The one bright spot occurs late in the film, when a terrified Kidley meets the Prince for a dual. One of the pistols contains a bullet, the other a blank. Mickey passes a clue to Kidley in a tongue-twister identifying the loaded gun—“There’s a cross in the muzzle of the pistol with the bullet and a nick in the handle of the pistol with the blank.” This sentence is delivered again and again by assorted characters who progressively mangle it beyond comprehension. If you think this sounds like a precursor to the “pellet with the poison” scene in The Court Jester, made 17 years later, you’re right. The version in Never Say Die is a clever play on words that peps up an otherwise lackluster film.
The film has a hurried appearance, as though director Nugent was fighting a strict deadline. I got the impression that, with a few more takes in certain scenes, the jokes could have been polished better. At a mere 82 minutes, the film drags and fails to develop the characters. They’re simply familiar caricatures in the service of an overly familiar plot.
Never Say Die was shot by director of photography Lee Tover with spherical lenses on 35 mm black-and-white film and presented in the aspect ratio of 1.37:1. The Blu-ray is sourced from a 2K scan of the 35 mm fine grain. A vertical scratch appears at the 10:40 point but quickly disappears. Clarity and contrast are quite good, with detail in Martha Raye’s costumes, streets of Bad Gaswasser, the Prince’s showy uniform, and Andy Devine’s striped pajamas nicely delineated. Painted backdrops of the Alps are obvious in this studio-filmed production, as is the use of process screen to suggest the movement of cars and horse carts.

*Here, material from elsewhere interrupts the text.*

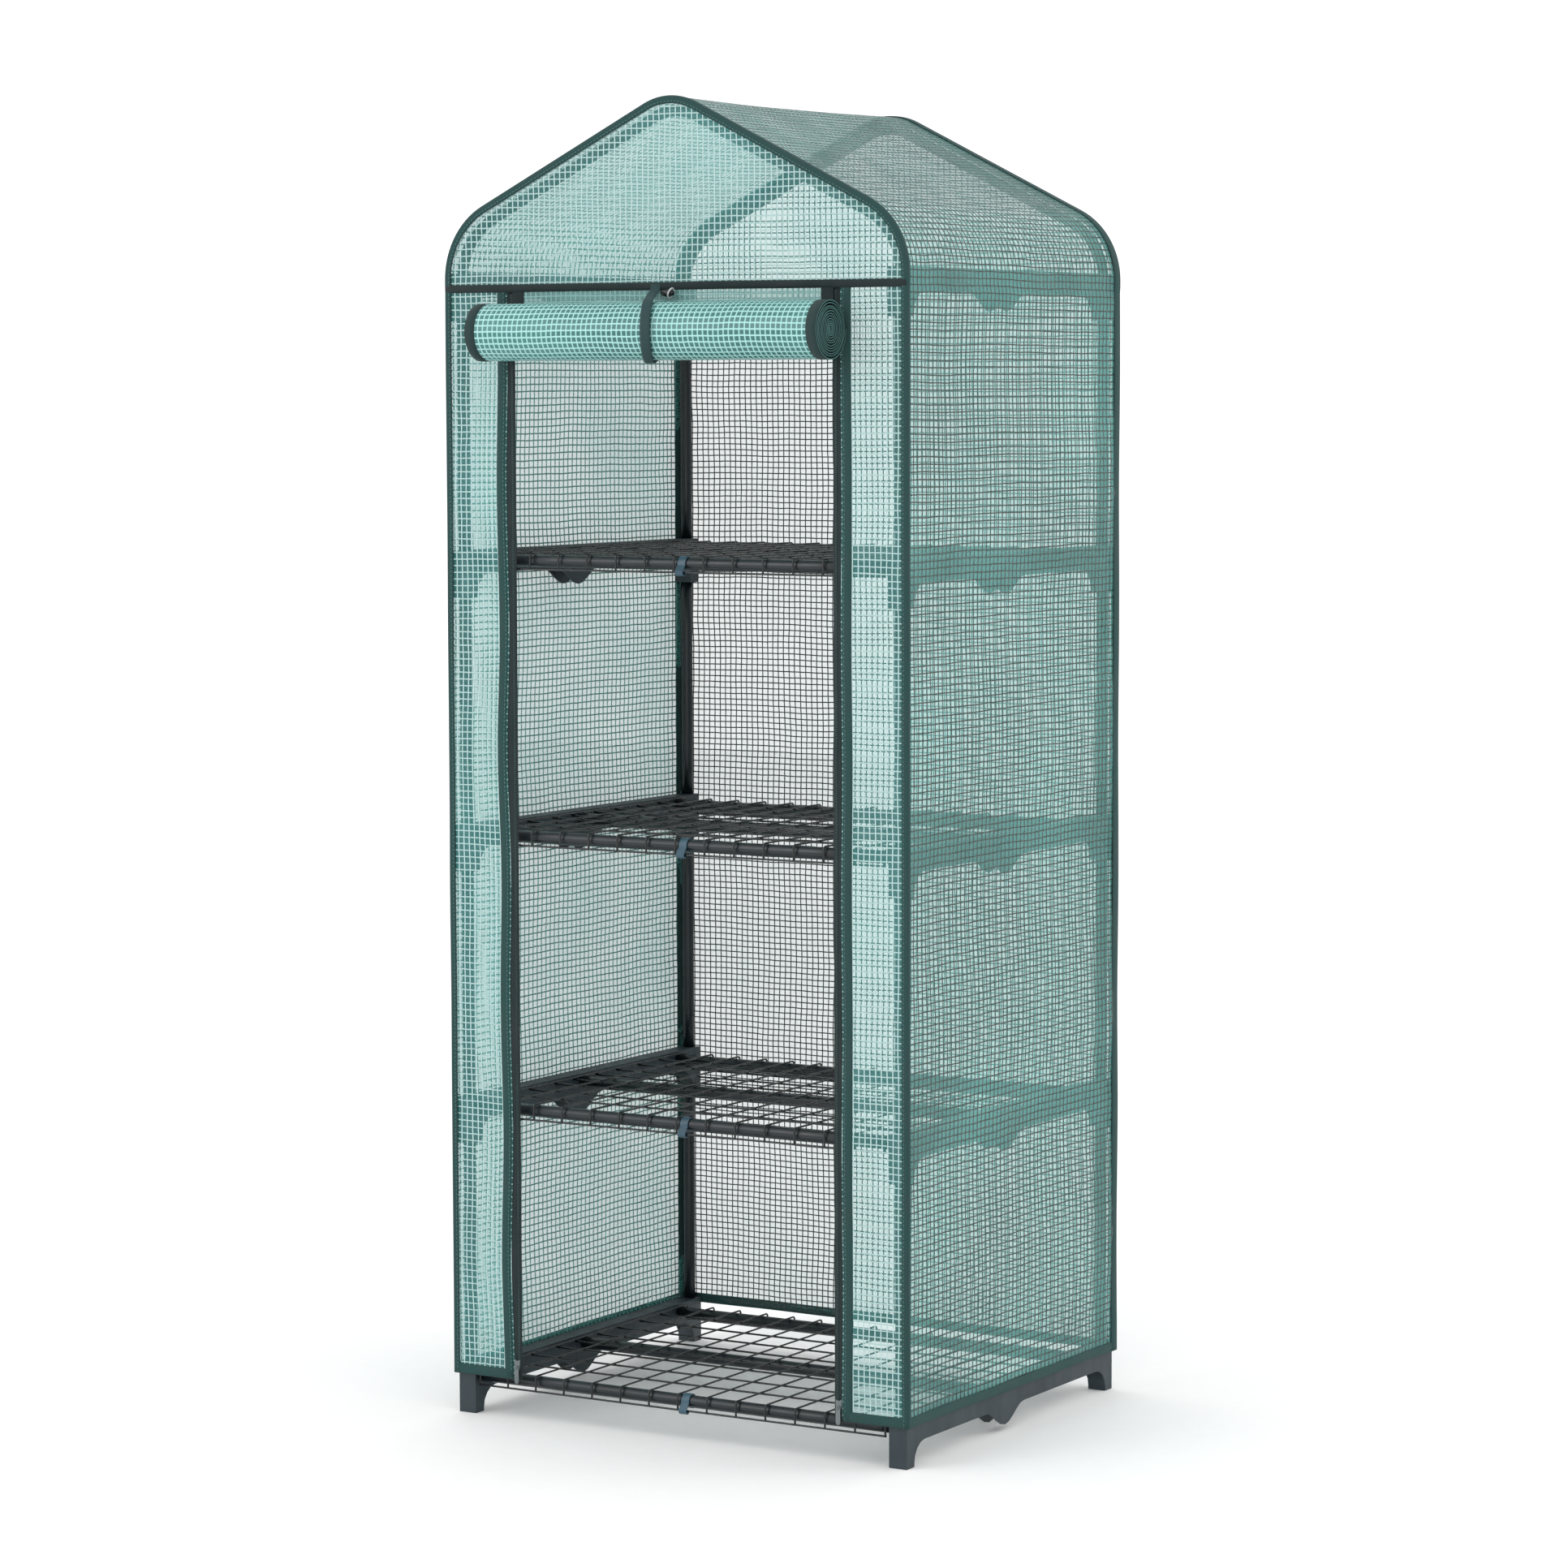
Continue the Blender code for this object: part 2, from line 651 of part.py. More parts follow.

The soundtrack is English 2.0 Mono DTS-HD Master Audio. English SDH subtitles are an option. Dialogue is clear throughout despite being delivered very fast as if to pep up the pace. Raye’s performance is characterized by breathy outbursts, mugging and flailing, while Hope delivers his lines matter-of-factly. The score, credited to four composers, is light and occasionally bouncy in keeping with the subject matter. The song Martha Raye sings comes out of nowhere and is included to suggest the mountainous Swiss setting of the honeymoon inn. A key gunshot is heard in a dramatic moment.
Bonus materials on Kino Lorber’s Region A Blu-ray release include the following:
- Audio Commentary by Paul Anthony Nelson and Lee Zachariah
- Trailer (:55)
- Thanks for the Memory Trailer (2:07)
- The Cat and the Canary Trailer (3:40)
- Road to Singapore Trailer (2:38)
- The Ghost Breakers Trailer (2:15)
- Road to Zanzibar Trailer (2:16)
- Caught in the Draft Trailer (2:21)
- Nothing But the Truth Trailer (2:02)
- My Favorite Blonde Trailer (2:17)
- Road to Morocco Trailer (2:13)
- Road to Utopia Trailer (2:15)
- Where There’s Life Trailer (1:57)
- The Paleface Trailer (1:50)
- Sorrowful Jones Trailer (2:19)
- Fancy Pants Trailer (2:13)
- Alias Jesse James Trailer (2:13)
- Kino Lorber Studio Classics Bob Hope Promo (4:18)
The commentators note that Never Say Die is the second screen adaptation of the 1912 William H. Post play. A silent film was made in 1924. “Taking the waters” was regarded as a cure-all. With more than 2000 spas and wellness retreats across the United States at the time of the film’s release, the subject was ripe for comedy. Kidley’s butler is named Jeepers, a play on the P.G. Woodhouse character Jeeves. It also might be a reference to the pop song Jeepers Creepers, written in 1938. Bob Hope was a vaudeville and Broadway performer fairly new to films. Never Say Die was the first of three movies he made in 1939. Hope was a huge star from the 1940s onward but his work is not remembered that well these days. Though she’s top-billed, Martha Raye doesn’t appear until 18 minutes into the film. Both Hope and Raye had entertained extensively in the USO, and Raye was awarded the Medal of Freedom by President Clinton. Like Hope, her name in show business hasn’t endured. She was married seven times. Hope and Raye made several movies together. Gale Sondergaard, who “carved out a niche” playing shadowy, evil characters, was the inspiration for both Disney’s Evil Queen in Snow White and the Wicked Witch in The Wizard of Oz. She was blacklisted along with her husband, one of the original Hollywood Ten, during the McCarthy era and her career never recovered. Focusing on a few visual gags, Nelson and Zachariah note how well movie directors can stage a joke. Rather than building to a crescendo, here the jokes are presented in staccato fashion, as needed. The writers also worked on Danny Kaye’s early films, which might explain the similarity between the tongue-twister scenes in Never Say Die and the later The Court Jester.
Though classed as a screwball comedy, Never Say Die lacks the sharp wit and sophistication that characterize such pictures. Though contrivance is an element of the genre, Never Say Die goes too far afield in its attempts to milk laughs from a labyrinthine plot. Fans of Bob Hope will be disappointed that the material isn’t up to his talents. Those looking to see Hope at his best should check out any of the Road pictures or The Ghost Breakers. Never Say Die is sub-par Hope and a tepid comedy at best.